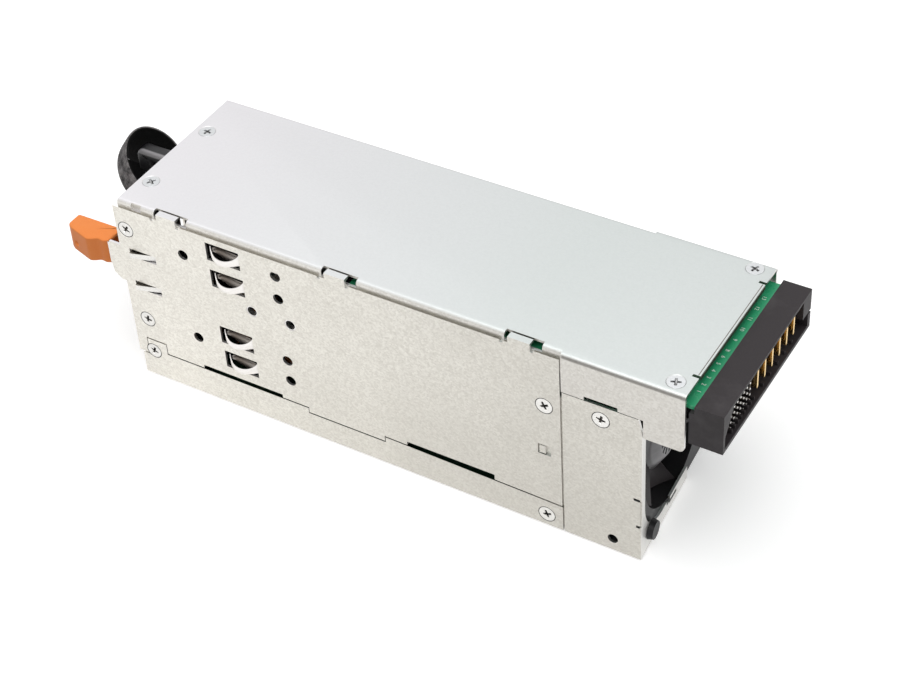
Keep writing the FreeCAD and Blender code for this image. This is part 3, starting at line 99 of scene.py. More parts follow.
def closed_mesh(name, parts, smooth=40.0):
    """A mesh from surface parts given in millimetres: seams and poles merged, normals
    outward, edges sharper than the smooth angle left sharp."""
    vertices, faces = gather(parts)
    mesh = bpy.data.meshes.new(name)
    mesh.from_pydata((vertices * MM).tolist(), [], faces.tolist())
    b = bmesh.new()
    b.from_mesh(mesh)
    bmesh.ops.remove_doubles(b, verts=b.verts, dist=SAME_POINT)
    bmesh.ops.dissolve_degenerate(b, edges=b.edges, dist=NO_LENGTH)
    bmesh.ops.recalc_face_normals(b, faces=b.faces)
    b.to_mesh(mesh)
    b.free()
    mesh.shade_smooth()
    mesh.set_sharp_from_angle(angle=math.radians(smooth))
    return mesh


def in_scene(name, data):
    """A new object for a mesh, lamp, camera or text, linked into the scene."""
    thing = bpy.data.objects.new(name, data)
    bpy.context.scene.collection.objects.link(thing)
    return thing


def piece(name, mesh, material, body, slot, *nodes):
    """An object for a mesh, riding on its body, standing for the CAD nodes given."""
    thing = in_scene(name, mesh)
    mesh.materials.clear()
    mesh.materials.append(material)
    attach(thing, body)
    if nodes:
        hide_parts(*nodes)
    return thing


def case_piece(name, parts, smooth, material, slot, *nodes):
    """A closed piece of the case, from its surface parts."""
    return piece(name, closed_mesh(name, parts, smooth), material, "case", slot, *nodes)


def points_of(mesh):
    """A mesh's points as an array in millimetres."""
    points = np.empty(len(mesh.vertices) * 3)
    mesh.vertices.foreach_get("co", points)
    return points.reshape(-1, 3) / MM


def eased_copy(node, width, material, body, slot, reshape=None):
    """The CAD node's own shape with its sharp edges eased by a small bevel. Where a function
    is given to reshape it, that moves the points (an array in millimetres) first."""
    mesh = frame["nodes"][node].data.copy()
    mesh.name = node + "_eased"
    b = bmesh.new()
    b.from_mesh(mesh)
    bmesh.ops.remove_doubles(b, verts=b.verts, dist=SAME_CAD_POINT)
    bmesh.ops.dissolve_limit(b, angle_limit=FLAT_ANGLE, verts=b.verts, edges=b.edges)
    b.to_mesh(mesh)
    b.free()
    if reshape:
        mesh.vertices.foreach_set("co", (reshape(points_of(mesh)) * MM).ravel())
    if "custom_normal" in mesh.attributes:
        mesh.attributes.remove(mesh.attributes["custom_normal"])
    thing = piece(node + "_eased", mesh, material, body, slot, node)
    bevel = thing.modifiers.new("eased edges", "BEVEL")
    bevel.width = width * MM
    bevel.segments = 2
    bevel.limit_method = "ANGLE"
    bevel.angle_limit = EASED_ANGLE
    bevel.harden_normals = True
    bevel.use_clamp_overlap = True
    mesh.shade_smooth()
    mesh.set_sharp_from_angle(angle=SHARP_ANGLE)
    return thing


# ---------------------------------------------------------------- shader nodes

def feed(tree, value, socket):
    """Joins another socket to this one, or sets it to a number, a vector or a colour."""
    if isinstance(value, bpy.types.NodeSocket):
        tree.links.new(value, socket)
    else:
        socket.default_value = value


def add(tree, kind, *inputs, **values):
    """A shader node of the kind. Named values are properties or sockets, and the others are
    for its first sockets in order."""
    node = tree.nodes.new("ShaderNode" + kind)
    for key, value in values.items():
        if hasattr(node, key):
            setattr(node, key, value)
        else:
            feed(tree, value, node.inputs[key])
    for socket, value in zip(node.inputs, inputs):
        feed(tree, value, socket)
    return node


def noise(tree, place, **values):
    """Noise over a place, as a value."""
    return add(tree, "TexNoise", Vector=place, **values).outputs["Fac"]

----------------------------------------

- [Work instructions]
Reproduce the entire listing word for word.

- [Result below]
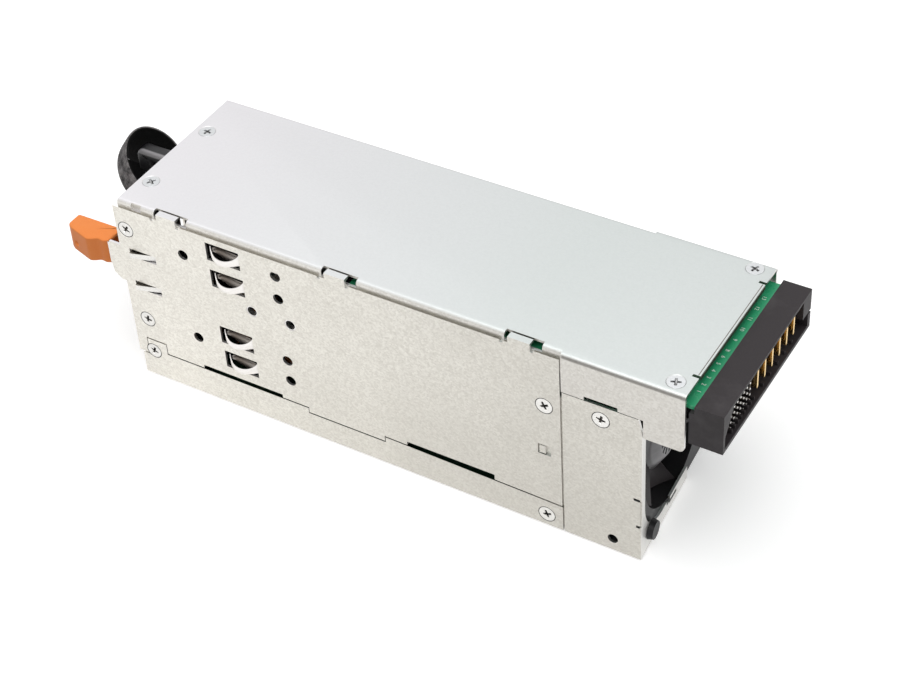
Keep writing the FreeCAD and Blender code for this image. This is part 3, starting at line 99 of scene.py. More parts follow.
def closed_mesh(name, parts, smooth=40.0):
    """A mesh from surface parts given in millimetres: seams and poles merged, normals
    outward, edges sharper than the smooth angle left sharp."""
    vertices, faces = gather(parts)
    mesh = bpy.data.meshes.new(name)
    mesh.from_pydata((vertices * MM).tolist(), [], faces.tolist())
    b = bmesh.new()
    b.from_mesh(mesh)
    bmesh.ops.remove_doubles(b, verts=b.verts, dist=SAME_POINT)
    bmesh.ops.dissolve_degenerate(b, edges=b.edges, dist=NO_LENGTH)
    bmesh.ops.recalc_face_normals(b, faces=b.faces)
    b.to_mesh(mesh)
    b.free()
    mesh.shade_smooth()
    mesh.set_sharp_from_angle(angle=math.radians(smooth))
    return mesh


def in_scene(name, data):
    """A new object for a mesh, lamp, camera or text, linked into the scene."""
    thing = bpy.data.objects.new(name, data)
    bpy.context.scene.collection.objects.link(thing)
    return thing


def piece(name, mesh, material, body, slot, *nodes):
    """An object for a mesh, riding on its body, standing for the CAD nodes given."""
    thing = in_scene(name, mesh)
    mesh.materials.clear()
    mesh.materials.append(material)
    attach(thing, body)
    if nodes:
        hide_parts(*nodes)
    return thing


def case_piece(name, parts, smooth, material, slot, *nodes):
    """A closed piece of the case, from its surface parts."""
    return piece(name, closed_mesh(name, parts, smooth), material, "case", slot, *nodes)


def points_of(mesh):
    """A mesh's points as an array in millimetres."""
    points = np.empty(len(mesh.vertices) * 3)
    mesh.vertices.foreach_get("co", points)
    return points.reshape(-1, 3) / MM


def eased_copy(node, width, material, body, slot, reshape=None):
    """The CAD node's own shape with its sharp edges eased by a small bevel. Where a function
    is given to reshape it, that moves the points (an array in millimetres) first."""
    mesh = frame["nodes"][node].data.copy()
    mesh.name = node + "_eased"
    b = bmesh.new()
    b.from_mesh(mesh)
    bmesh.ops.remove_doubles(b, verts=b.verts, dist=SAME_CAD_POINT)
    bmesh.ops.dissolve_limit(b, angle_limit=FLAT_ANGLE, verts=b.verts, edges=b.edges)
    b.to_mesh(mesh)
    b.free()
    if reshape:
        mesh.vertices.foreach_set("co", (reshape(points_of(mesh)) * MM).ravel())
    if "custom_normal" in mesh.attributes:
        mesh.attributes.remove(mesh.attributes["custom_normal"])
    thing = piece(node + "_eased", mesh, material, body, slot, node)
    bevel = thing.modifiers.new("eased edges", "BEVEL")
    bevel.width = width * MM
    bevel.segments = 2
    bevel.limit_method = "ANGLE"
    bevel.angle_limit = EASED_ANGLE
    bevel.harden_normals = True
    bevel.use_clamp_overlap = True
    mesh.shade_smooth()
    mesh.set_sharp_from_angle(angle=SHARP_ANGLE)
    return thing


# ---------------------------------------------------------------- shader nodes

def feed(tree, value, socket):
    """Joins another socket to this one, or sets it to a number, a vector or a colour."""
    if isinstance(value, bpy.types.NodeSocket):
        tree.links.new(value, socket)
    else:
        socket.default_value = value


def add(tree, kind, *inputs, **values):
    """A shader node of the kind. Named values are properties or sockets, and the others are
    for its first sockets in order."""
    node = tree.nodes.new("ShaderNode" + kind)
    for key, value in values.items():
        if hasattr(node, key):
            setattr(node, key, value)
        else:
            feed(tree, value, node.inputs[key])
    for socket, value in zip(node.inputs, inputs):
        feed(tree, value, socket)
    return node


def noise(tree, place, **values):
    """Noise over a place, as a value."""
    return add(tree, "TexNoise", Vector=place, **values).outputs["Fac"]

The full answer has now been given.